F.N.B. Corporation will file a registration statement on Form S-4 with the SEC. The registration statement will include a proxy statement/prospectus and other relevant documents with the SEC in connection with the merger.
The proxy statement/prospectus and other relevant materials (when they become available), and any other documents F.N.B. Corporation and OBA Financial Services, Inc. have filed with the SEC, may be obtained free of charge at the SEC's website at In addition, investors and security holders may obtain free copies of the documents F.N.B. Corporation has filed with the SEC by contacting James Orie, Chief Legal Officer, F.N.B. Corporation, One F.N.B. Boulevard, Hermitage, PA 16148, telephone: (724) 983-3317 and free copies of the documents OBA Financial Services, Inc. has filed with the SEC by contacting Charles E. Weller, President and Chief Executive Officer, OBA Financial Services, Inc., 20300 Seneca Meadows Parkway, Germantown, MD 20876, telephone: (301) 916-0742.

F.N.B. Corporation and OBA Financial Services, Inc. and certain of their directors and executive officers may be deemed to be participants in the solicitation of proxies from OBA Financial Services, Inc. shareholders in connection with the proposed merger. Information concerning such participants' ownership of OBA Financial Services, Inc. common shares will be set forth in the proxy statement/prospectus relating to the merger when it becomes available. This communication does not constitute an offer of any securities for sale.

About F.N.B. Corporation
F.N.B. Corporation (NYSE: FNB), headquartered in Hermitage, Pennsylvania, is a regional diversified financial services company operating in six states and three major metropolitan areas including Pittsburgh, PA, where it holds the number three retail deposit market share, Baltimore, MD and Cleveland, OH. Following the completed BCSB Bancorp, Inc. acquisition, the Company has total assets of $14.2 billion and more than 280 banking offices throughout Pennsylvania, Ohio, West Virginia and Maryland. F.N.B. provides a full range of commercial banking, consumer banking and wealth management solutions through its subsidiary network which is led by its largest affiliate, First National Bank of Pennsylvania. Commercial banking solutions include corporate banking, small business banking, investment real estate financing, business credit, capital markets and lease financing. The consumer banking segment provides a full line of consumer banking products and services including deposit products, mortgage lending, consumer lending and a complete suite of mobile and online banking services. F.N.B.’s wealth management services include asset management, private banking and insurance. The Company also operates Regency Finance Company, which has more than 70 consumer finance offices in Pennsylvania, Ohio, Kentucky and Tennessee.

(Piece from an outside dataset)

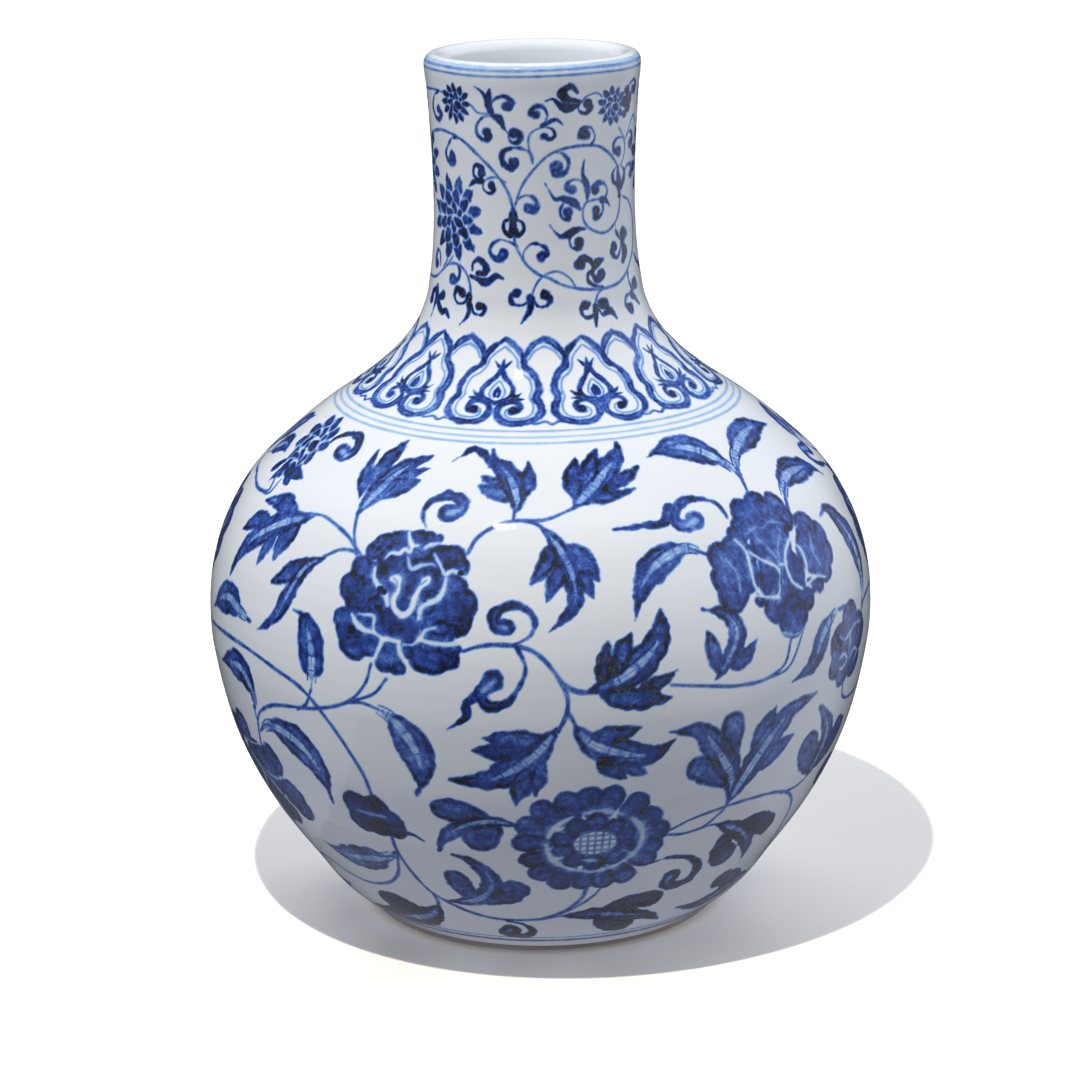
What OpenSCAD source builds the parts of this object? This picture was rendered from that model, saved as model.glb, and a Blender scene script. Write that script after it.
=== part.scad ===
// Globular porcelain bottle vase (tianqiuping): five thrown sections luted together with slip,
// then covered by an outer, an inner and a base coat of glaze. Millimetres, +Z up, origin at the
// centre of the foot on the surface the vase stands on.

/* [Overall] */
// Height from the foot to the crown of the lip
total_h = 420; // [380:1:460]
// Largest outside radius, at the belly
belly_r = 162; // [150:0.5:170]
// Smallest outside radius, at the middle of the neck
neck_r = 47.7; // [46.5:0.1:49]

/* [Lip and mouth] */
// Radius of the rounding of the lip
lip_round = 5; // [4.5:0.1:5.5]
// Radius of the mouth and of the straight inside of the neck
bore_r = 41; // [39:0.1:41.5]

/* [Foot] */
// Outside radius of the foot ring where it stands
foot_r = 88; // [86:0.5:89]
// Width of the foot ring
foot_w = 9; // [7:0.5:12]
// Height of the bare foot ring below the edge of the glaze
foot_h = 4; // [3:0.5:5]
// Depth of the hollow under the base
recess_h = 9; // [6:0.5:12]
// Thickness of the base
base_t = 10; // [8:0.5:14]

/* [Walls, glaze and joints] */
// Thickness of each glaze coat
glaze_t = 0.5; // [0.4:0.05:0.8]
// Height of the slip that fills each luted joint
slip_h = 1; // [0.8:0.1:1.5]
// How much higher each joint is inside than outside
joint_rake = 4; // [2:0.5:5]

/* [Hidden] */
$fn = 180;

porcelain = [0.93, 0.92, 0.89];
slip = [0.86, 0.84, 0.80];
glaze = [0.90, 0.93, 0.95];

lip_z = total_h - lip_round;
lip_r = bore_r + 2 * lip_round;
floor_z = recess_h + base_t;
foot_bevel = 1.2;
foot_edge_r = foot_r + 1.3;
base_corner = 4;
floor_curve_h = 14;
floor_curve_w = 26;
bore_from = 0.76 * total_h;
levels_per_section = 16;
curve_steps = 8;
small = 0.01;

// Outside outline: height as a share of the total, and swell from the neck radius to the belly radius.
outline = [
    [foot_h / total_h, (foot_edge_r + glaze_t - neck_r) / (belly_r - neck_r)],
    [0.036, 0.484], [0.083, 0.617], [0.143, 0.768], [0.214, 0.895], [0.286, 0.968], [0.357, 1.0],
    [0.417, 0.980], [0.476, 0.905], [0.524, 0.790], [0.560, 0.650], [0.595, 0.490], [0.624, 0.334],
    [0.655, 0.196], [0.686, 0.098], [0.714, 0.047], [0.750, 0.020], [0.798, 0.003], [0.857, 0.0],
    [0.917, 0.009], [0.964, 0.020],
    [lip_z / total_h, (lip_r - neck_r) / (belly_r - neck_r)]
];

// Thickness of the wall, measured level, against height as a share of the total.
wall = [
    [0.045, 14], [0.083, 11.5], [0.143, 9.5], [0.25, 7.5], [0.357, 7], [0.45, 7.5], [0.524, 9.2],
    [0.60, 12], [0.65, 11], [0.70, 9.4],
    [bore_from / total_h, outer_r(bore_from) - bore_r]
];

// Heights at which the sections are luted together, on the outside.
joints = [24, 0.335 * total_h, 0.535 * total_h, 0.712 * total_h];

// Slope at a point of a table, from its neighbours, weighted by distance. Every table ends level.
function chord(t, i) = (t[i + 1][1] - t[i][1]) / (t[i + 1][0] - t[i][0]);
function slope(t, i) =
    i == 0 ? chord(t, 0) :
    i == len(t) - 1 ? 0 :
    let (a = t[i][0] - t[i - 1][0], b = t[i + 1][0] - t[i][0])
    (chord(t, i - 1) * b + chord(t, i) * a) / (a + b);
function span(t, x, i = 0) = (i >= len(t) - 2 || x <= t[i + 1][0]) ? i : span(t, x, i + 1);
// Smooth value of a table at x: a cubic between each two points.
function smooth(t, x) =
    let (i = span(t, x), w = t[i + 1][0] - t[i][0], u = (x - t[i][0]) / w, u2 = u * u, u3 = u2 * u)
    t[i][1] * (2 * u3 - 3 * u2 + 1) + slope(t, i) * w * (u3 - 2 * u2 + u)
    + t[i + 1][1] * (3 * u2 - 2 * u3) + slope(t, i + 1) * w * (u3 - u2);

function outer_r(z) = neck_r + (belly_r - neck_r) * smooth(outline, z / total_h);
function inner_r(z) = z >= bore_from ? bore_r : outer_r(z) - smooth(wall, z / total_h);
function rise(f_lo, f_hi) = (f_hi - f_lo) / (2 * small);
function outer_slope(z) = rise(outer_r(z - small), outer_r(z + small));
function inner_slope(z) = z >= bore_from ? 0 : rise(inner_r(z - small), inner_r(z + small));
// A point a depth under the finished surface, outside or inside, along the surface's normal.
function under_outer(z, depth) =
    let (m = outer_slope(z), n = sqrt(1 + m * m)) [outer_r(z) - depth / n, z + depth * m / n];
function under_inner(z, depth) =
    let (m = inner_slope(z), n = sqrt(1 + m * m)) [inner_r(z) + depth / n, z - depth * m / n];

function levels(lo, hi) = [for (i = [0 : levels_per_section]) lo + (hi - lo) * i / levels_per_section];
function backwards(v) = [for (i = [len(v) - 1 : -1 : 0]) v[i]];

// Outside and inside levels of the five sections, from the foot up. A section ends half a slip below its joint.
floor_curve_top = floor_z + floor_curve_h;
joint_low = [for (z = joints) z - slip_h / 2];
joint_high = [for (z = joints) z + slip_h / 2];
outer_from = concat([foot_h], joint_high);
outer_to = concat(joint_low, [lip_z]);
inner_from = concat([floor_curve_top], [for (z = joint_high) z + joint_rake + floor_lift(z)]);
inner_to = concat([for (z = joint_low) z + joint_rake + floor_lift(z)], [lip_z]);
// The lowest joint is lifted inside, so that it clears the curve between wall and floor.
function floor_lift(z) = z < floor_curve_top ? floor_curve_top - joints[0] + 2 : 0;

function outer_line(i, depth) = [for (z = levels(outer_from[i], outer_to[i])) under_outer(z, depth)];
// Above bore_from the inside of the neck is straight, so one step takes it up to the lip.
function inner_levels(i) =
    i < 4 ? levels(inner_from[i], inner_to[i]) : concat(levels(inner_from[i], bore_from), [lip_z]);
function inner_line(i, depth) = [for (z = inner_levels(i)) under_inner(z, depth)];
function outer_lines(depth) = [for (i = [0 : 4]) each outer_line(i, depth)];
function inner_lines(depth) = [for (i = [0 : 4]) each inner_line(i, depth)];

// Rounded lip, from step a to step b: step 0 is outside, curve_steps the crown, twice that the mouth.
function lip_arc(a, b, depth) =
    [for (i = [a : b])
        let (t = 90 * i / curve_steps)
        [bore_r + lip_round + (lip_round - depth) * cos(t), lip_z + (lip_round - depth) * sin(t)]];

// Curve from the end of the inside wall to the flat floor, lowered by a depth.
function floor_curve(depth) =
    let (a = under_inner(floor_curve_top, depth), low = floor_z - depth,
         b = [a[0] - floor_curve_w, low], c = [a[0] - (a[1] - low) * inner_slope(floor_curve_top), low])
    [for (i = [1 : curve_steps])
        let (u = i / curve_steps) (1 - u) * (1 - u) * a + 2 * u * (1 - u) * c + u * u * b];

// Hollow under the base, from the axis to the wall of the foot ring, with the surface lowered by a depth.
function recess_line(depth) =
    concat([[0, recess_h - depth]],
           [for (i = [0 : curve_steps])
               let (t = 90 - 90 * i / curve_steps, q = base_corner - depth)
               [foot_r - foot_w - base_corner + q * cos(t), recess_h - base_corner + q * sin(t)]]);

module lathe(points) { rotate_extrude() polygon(points); }

// One thrown wall section, bare of glaze.
module wall_section(i) {
    color(porcelain)
        lathe(concat(outer_line(i, glaze_t), backwards(inner_line(i, glaze_t))));
}

// Slip squeezed between two sections, flush with both of their faces.
module joint_slip(j) {
    color(slip)
        lathe([under_outer(joint_low[j], glaze_t), under_outer(joint_high[j], glaze_t),
               under_inner(inner_from[j + 1], glaze_t), under_inner(inner_to[j], glaze_t)]);
}

// Base disc with the turned foot ring and the start of the wall.
module foot_section() {
    color(porcelain)
        lathe(concat([[foot_r - foot_bevel, 0], [foot_r, foot_bevel], [foot_edge_r, foot_h]],
                     outer_line(0, glaze_t), backwards(inner_line(0, glaze_t)), floor_curve(glaze_t),
                     [[0, floor_z - glaze_t]], recess_line(0),
                     [[foot_r - foot_w, foot_bevel], [foot_r - foot_w + foot_bevel, 0]]));
}

module lower_body_section() { wall_section(1); }
module upper_body_section() { wall_section(2); }
module shoulder_section() { wall_section(3); }

// Neck with the thickened, rounded lip.
module neck_section() {
    color(porcelain)
        lathe(concat(outer_line(4, glaze_t), lip_arc(1, 2 * curve_steps - 1, glaze_t),
                     backwards(inner_line(4, glaze_t))));
}

// Glaze over the outside, from the foot ring to the crown of the lip, over the painted cobalt.
module outer_glaze() {
    color(glaze)
        lathe(concat(outer_lines(0), lip_arc(1, curve_steps, 0), backwards(lip_arc(1, curve_steps, glaze_t)),
                     backwards(outer_lines(glaze_t))));
}

// Glaze over the inside, from the crown of the lip down to the floor.
module inner_glaze() {
    color(glaze)
        lathe(concat(lip_arc(curve_steps, 2 * curve_steps - 1, 0), backwards(inner_lines(0)), floor_curve(0),
                     [[0, floor_z], [0, floor_z - glaze_t]], backwards(floor_curve(glaze_t)),
                     inner_lines(glaze_t), backwards(lip_arc(curve_steps, 2 * curve_steps - 1, glaze_t))));
}

// Glaze inside the foot ring, under the base.
module base_glaze() {
    color(glaze)
        lathe(concat(recess_line(0), backwards(recess_line(glaze_t))));
}

foot_section();
lower_body_section();
upper_body_section();
shoulder_section();
neck_section();
joint_slip(0);  // foot_joint_slip
joint_slip(1);  // belly_joint_slip
joint_slip(2);  // shoulder_joint_slip
joint_slip(3);  // neck_joint_slip
outer_glaze();
inner_glaze();
base_glaze();
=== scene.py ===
import bpy
import numpy as np
from mathutils import Matrix, Vector


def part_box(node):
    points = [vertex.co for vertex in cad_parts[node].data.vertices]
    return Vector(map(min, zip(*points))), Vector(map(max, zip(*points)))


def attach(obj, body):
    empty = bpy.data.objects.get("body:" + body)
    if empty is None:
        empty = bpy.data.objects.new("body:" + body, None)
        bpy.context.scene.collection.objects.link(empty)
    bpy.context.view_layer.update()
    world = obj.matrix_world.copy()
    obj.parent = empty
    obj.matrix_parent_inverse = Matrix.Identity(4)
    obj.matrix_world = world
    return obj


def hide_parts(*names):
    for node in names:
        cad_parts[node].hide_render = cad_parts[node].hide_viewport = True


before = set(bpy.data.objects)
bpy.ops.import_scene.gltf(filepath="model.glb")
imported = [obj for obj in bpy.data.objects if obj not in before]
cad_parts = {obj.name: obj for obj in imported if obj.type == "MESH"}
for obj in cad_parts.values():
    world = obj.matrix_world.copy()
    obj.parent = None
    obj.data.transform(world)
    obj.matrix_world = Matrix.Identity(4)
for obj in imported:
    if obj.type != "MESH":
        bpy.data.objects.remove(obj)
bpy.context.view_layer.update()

MM = 0.001
TINY = 1e-9
HAND = np.random.default_rng(1426)  # draws for the painter's unsteady hand

# ---- The wall, as in the CAD part: heights and outside radii in mm ----
box_low, box_high = (np.array(corner) * 1000 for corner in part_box("outer_glaze"))
HEIGHT, BELLY, FOOT_Z = box_high[2], box_high[0], box_low[2]
NECK, LIP_ROUND, BORE = 47.7, 5.0, 41.0
GLAZE_EDGE = 89.8  # radius where the glaze starts, just above the foot ring
LIP_Z, LIP_MIDDLE = HEIGHT - LIP_ROUND, BORE + LIP_ROUND
# height as a share of the total, and swell from the neck radius to the belly radius
OUTLINE = np.array([
    (FOOT_Z / HEIGHT, (GLAZE_EDGE - NECK) / (BELLY - NECK)),
    (0.036, 0.484), (0.083, 0.617), (0.143, 0.768), (0.214, 0.895), (0.286, 0.968), (0.357, 1.0),
    (0.417, 0.980), (0.476, 0.905), (0.524, 0.790), (0.560, 0.650), (0.595, 0.490), (0.624, 0.334),
    (0.655, 0.196), (0.686, 0.098), (0.714, 0.047), (0.750, 0.020), (0.798, 0.003), (0.857, 0.0),
    (0.917, 0.009), (0.964, 0.020), (LIP_Z / HEIGHT, (BORE + 2 * LIP_ROUND - NECK) / (BELLY - NECK))])
JOINT_SHARES = (0.335, 0.535, 0.712)  # heights of the joints above the foot joint, as shares of the total
UP_FROM_FOOT = 5.4  # where the glaze starts, measured up the wall
WALL_STEPS, LIP_STEPS = 2000, 60


def smooth_table(table, x):
    """Value of a table at x along the same cubics as the CAD part's outline."""
    tx, ty = table.T
    chord = np.diff(ty) / np.diff(tx)
    a, b = tx[1:-1] - tx[:-2], tx[2:] - tx[1:-1]
    slope = np.concatenate([chord[:1], (chord[:-1] * b + chord[1:] * a) / (a + b), [0]])
    i = np.clip(np.searchsorted(tx, x) - 1, 0, len(tx) - 2)
    w = tx[i + 1] - tx[i]
    u = (x - tx[i]) / w
    return (ty[i] * (2 * u**3 - 3 * u**2 + 1) + slope[i] * w * (u**3 - 2 * u**2 + u)
            + ty[i + 1] * (3 * u**2 - 2 * u**3) + slope[i + 1] * w * (u**3 - u**2))


def outer_radius(z):
    return NECK + (BELLY - NECK) * smooth_table(OUTLINE, z / HEIGHT)


def way_along(line, scale=(1, 1)):
    """Distance along a line of points from its first."""
    return np.concatenate([[0], np.cumsum(np.hypot(*(np.diff(line, axis=0) * scale).T))])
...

The common stock of F.N.B. Corporation trades on the New York Stock Exchange under the symbol “FNB” and is included in Standard & Poor’s SmallCap 600 Index with the Global Industry Classification Standard (GICS) Regional Banks Sub-Industry Index. Customers, shareholders and investors can learn more about this regional financial institution by visiting the F.N.B. Corporation web site at

About OBA Financial Services, Inc.
OBA Financial Services, Inc. serves as the holding company for its wholly owned subsidiary, OBA Bank, which has 6 banking offices in Montgomery, Anne Arundel, and Howard Counties. The common stock of OBA Financial Services, Inc. is traded under the trading symbol "OBAF" on the NASDAQ National Market System.

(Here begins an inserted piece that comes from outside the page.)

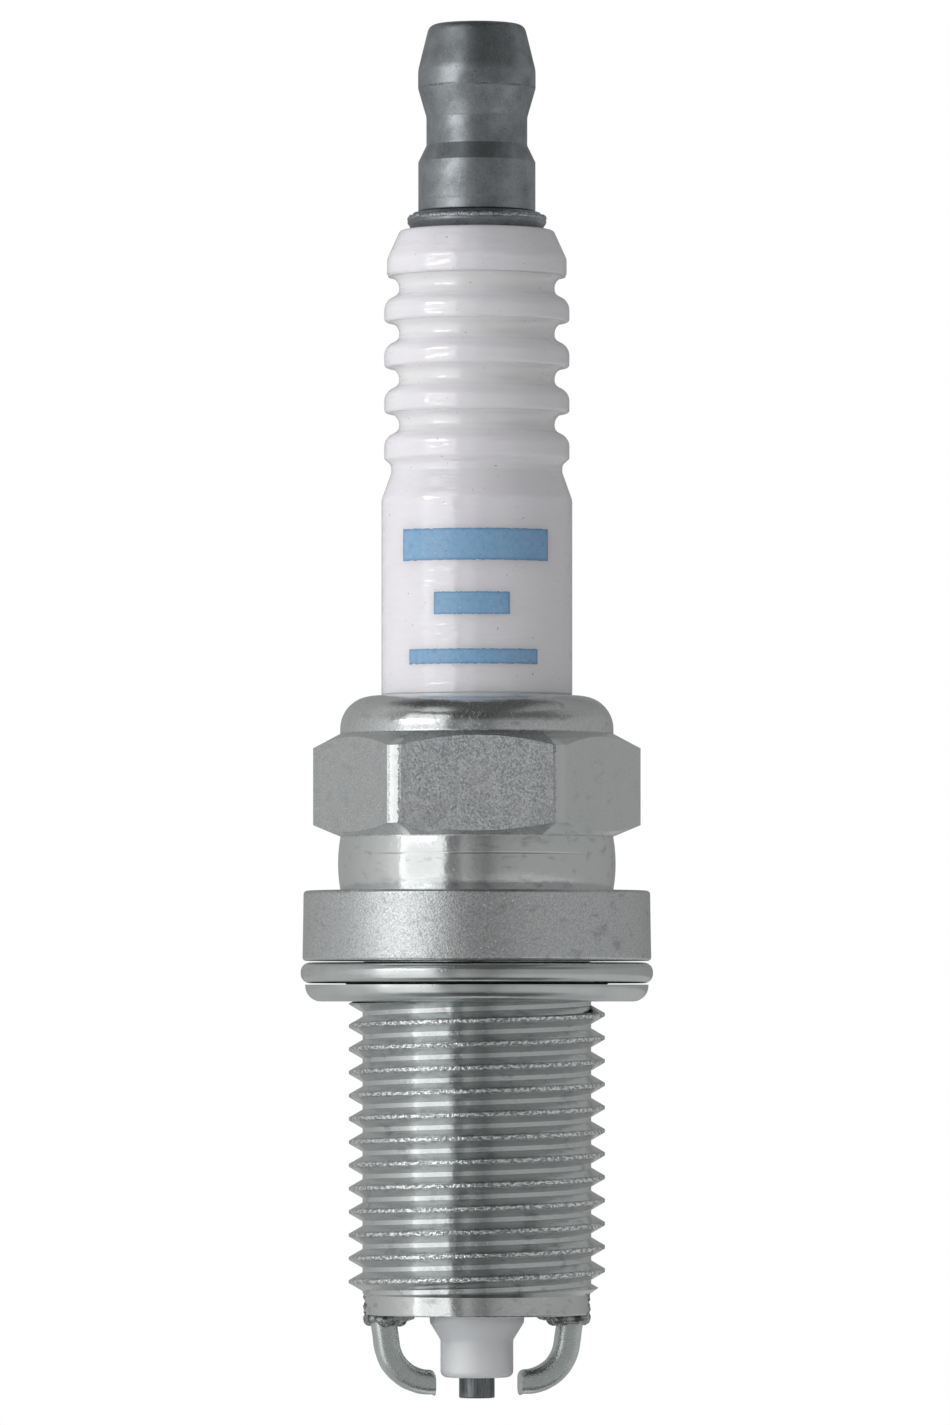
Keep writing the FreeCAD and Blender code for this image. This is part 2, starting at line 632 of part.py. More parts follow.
def make_insulator():
    body = new_body("insulator")
    leg_radius = ledge_radius - leg_gap
    turn_outline(body, "insulator_body", [
        Corner(bore_radius, insulator_top),
        Corner(half(head_diameter), insulator_top, head_round),
        Corner(half(first_rib_diameter), insulator_top - head_taper, taper_round)]
        + rib_corners() + [
        Corner(body_radius, insulator_top - body_top_drop, flare_round),
        Corner(body_radius, lip_top + glaze_end),
        Corner(post_radius, lip_top + glaze_end),
        Corner(post_radius, shoulder_cone_top),
        Corner(shoulder_radius, shoulder_top),
        Corner(shoulder_radius, shoulder_bottom),
        Corner(stem_radius, shoulder_bottom - shoulder_radius + stem_radius),
        Corner(stem_radius, ledge_level(stem_radius, packing_lift)),
        Corner(leg_radius, ledge_level(leg_radius, packing_lift)),
        Corner(half(nose_diameter), shell_end - nose_cone_drop, nose_round),
        Corner(half(nose_tip_diameter), shell_end - nose_cone_drop - nose_cone_height, nose_round),
        Corner(half(nose_tip_diameter), nose_end, nose_round),
        Corner(nose_bore_radius, nose_end),
        Corner(nose_bore_radius, bore_seat_bottom),
        Corner(bore_radius, bore_seat_top)])
    return body


# ---------------------------------------------------------------------------------------------
# Packings between insulator and shell
# ---------------------------------------------------------------------------------------------

ring_radius = half(post_radius + cavity_radius)
ring_wire = half(packing_space) - ring_gap
upper_ring_level = lip_underside - (lip_round - lip_thickness)
lower_ring_level = shoulder_cone_top - (ring_radius - post_radius) \
    + ring_wire * math.sqrt(2) + fit_gap * 2


def make_packing_ring(name, level):
    """A ring of soft steel wire."""
    body = new_body(name)
    sketch = new_sketch(body, name + "_section", "XZ_Plane")
    outline = Outline(sketch)
    outline.circle(ring_radius, level, ring_wire)
    outline.finish()
    turn_sketch(body, name + "_wire", sketch)
    return body


def make_talc():
    """Pressed talc powder between the two wire rings."""
    body = new_body("talc_filling")
    inner = post_radius + fit_gap
    outer = cavity_radius - fit_gap
    bottom = lower_ring_level + ring_wire + fit_gap
    top = upper_ring_level - ring_wire - fit_gap
    turn_outline(body, "talc_sleeve", [
        Corner(inner, top),
        Corner(outer, top),
        Corner(outer, bottom),
        Corner(inner, bottom)])
    return body


def make_seat_packing():
    """A flat sheet ring pressed to the cone between the insulator's leg and the shell's ledge."""
    body = new_body("seat_packing")
    inner = ledge_radius
    outer = stem_radius
    turn_outline(body, "seat_packing_ring", [
        Corner(inner, ledge_level(inner, fit_gap)),
        Corner(outer, ledge_level(outer, fit_gap)),
        Corner(outer, ledge_level(outer, fit_gap + packing_thickness)),
        Corner(inner, ledge_level(inner, fit_gap + packing_thickness))])
    return body


# ---------------------------------------------------------------------------------------------
# The conducting column in the insulator's bore
# ---------------------------------------------------------------------------------------------

head_radius = bore_radius - head_gap
head_foot = bore_seat_bottom + fit_gap
head_top = bore_seat_top + electrode_head_height
head_cone = head_radius - electrode_radius
core_radius = half(core_diameter)
core_bottom = electrode_end + core_end_cover
filling_radius = bore_radius - fit_gap
lower_seal_top = head_top + lower_seal_height
resistor_top = lower_seal_top + resistor_length
foot_bottom = resistor_top + upper_seal_height
foot_radius = bore_radius - foot_gap


def make_centre_electrode():
    """Nickel alloy rod with an upset head that rests on the cone of the bore."""
    body = new_body("centre_electrode")
    cone_rise = head_cone * bore_seat_height / (bore_radius - nose_bore_radius)
    turn_outline(body, "centre_electrode_rod", [
        Corner(core_radius + fit_gap, head_top),
        Corner(head_radius, head_top, head_edge_round),
        Corner(head_radius, head_foot + fit_gap + cone_rise),
        Corner(electrode_radius, head_foot + fit_gap),
        Corner(electrode_radius, electrode_end, electrode_edge_round),
        Corner(0, electrode_end),
        Corner(0, core_bottom - fit_gap),
        Corner(core_radius + fit_gap, core_bottom - fit_gap)])
    return body


def make_centre_core():
    """Copper core that carries heat up from the tip."""
    body = new_body("centre_core")
    turn_outline(body, "centre_core_rod", [
        Corner(0, head_top),
        Corner(core_radius, head_top),
        Corner(core_radius, core_bottom, core_round),
        Corner(0, core_bottom)])
    return body


def make_lower_seal():
    """Conductive glass, fused round the electrode's head."""
    body = new_body("lower_glass_seal")
    skirt = head_radius + fit_gap
    turn_outline(body, "lower_seal_plug", [
        Corner(0, lower_seal_top),
        Corner(filling_radius, lower_seal_top),
        Corner(filling_radius, head_top - seal_skirt),
        Corner(skirt, head_top - seal_skirt),
        Corner(skirt, head_top + fit_gap),
        Corner(0, head_top + fit_gap)])
    return body


def make_resistor():
    """Fused resistor that suppresses radio noise."""
    body = new_body("resistor")
    turn_outline(body, "resistor_rod", [
        Corner(0, resistor_top),
        Corner(filling_radius, resistor_top),
        Corner(filling_radius, lower_seal_top),
        Corner(0, lower_seal_top)])
    return body


def make_upper_seal():
    """Conductive glass, fused round the stud's grooved foot."""
    body = new_body("upper_glass_seal")
    skirt = foot_radius + fit_gap
    turn_outline(body, "upper_seal_plug", [
        Corner(skirt, foot_bottom + upper_seal_skirt),
        Corner(filling_radius, foot_bottom + upper_seal_skirt),
        Corner(filling_radius, resistor_top),
        Corner(0, resistor_top),
        Corner(0, foot_bottom - fit_gap),
        Corner(skirt, foot_bottom - fit_gap)])
    return body


# ---------------------------------------------------------------------------------------------
# Terminal stud and nut
# ---------------------------------------------------------------------------------------------

FOOT_GROOVES = 3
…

Forward-looking Statements
This joint press release of F.N.B. Corporation and OBA Financial Services, Inc. contains "forward-looking statements" within the meaning of the Private Securities Litigation Reform Act, relating to present or future trends or factors affecting the banking industry and, specifically, the financial operations, markets and products of F.N.B. Corporation and OBA Financial Services, Inc. Forward-looking statements are typically identified by words such as "believe", "plan", "expect", "anticipate", "intend", "outlook", "estimate", "forecast", "will", "should", "project", "goal", and other similar words and expressions. These forward-looking statements involve certain risks and uncertainties. In addition to factors previously disclosed in F.N.B. Corporation and OBA Financial Services, Inc. reports filed with the SEC and those identified elsewhere in this press release, the following factors among others, could cause actual results to differ materially from forward-looking statements or historical performance: ability to obtain regulatory approvals and meet other closing conditions to the Merger, including approval by OBA Financial Services, Inc. shareholders, on the expected terms and schedule; delay in closing the Merger; difficulties and delays in integrating the F.N.B. Corporation and OBA Financial Services, Inc. businesses or fully realizing cost savings and other benefits; business disruption following the Merger; changes in asset quality and credit risk; the inability to sustain revenue and earnings growth; changes in interest rates and capital markets; inflation; customer acceptance of F.N.B. Corporation products and services; customer borrowing, repayment, investment and deposit practices; customer disintermediation; the introduction, withdrawal, success and timing of business initiatives; competitive conditions; the inability to realize cost savings or revenues or to implement integration plans and other consequences associated with mergers, acquisitions and divestitures; economic conditions; and the impact, extent and timing of technological changes, capital management activities, and other actions of the Federal Reserve Board and legislative and regulatory actions and reforms. F.N.B. Corporation and OBA Financial Services, Inc. undertake no obligation to revise these forward-looking statements or to reflect events or circumstances after the date of this press release.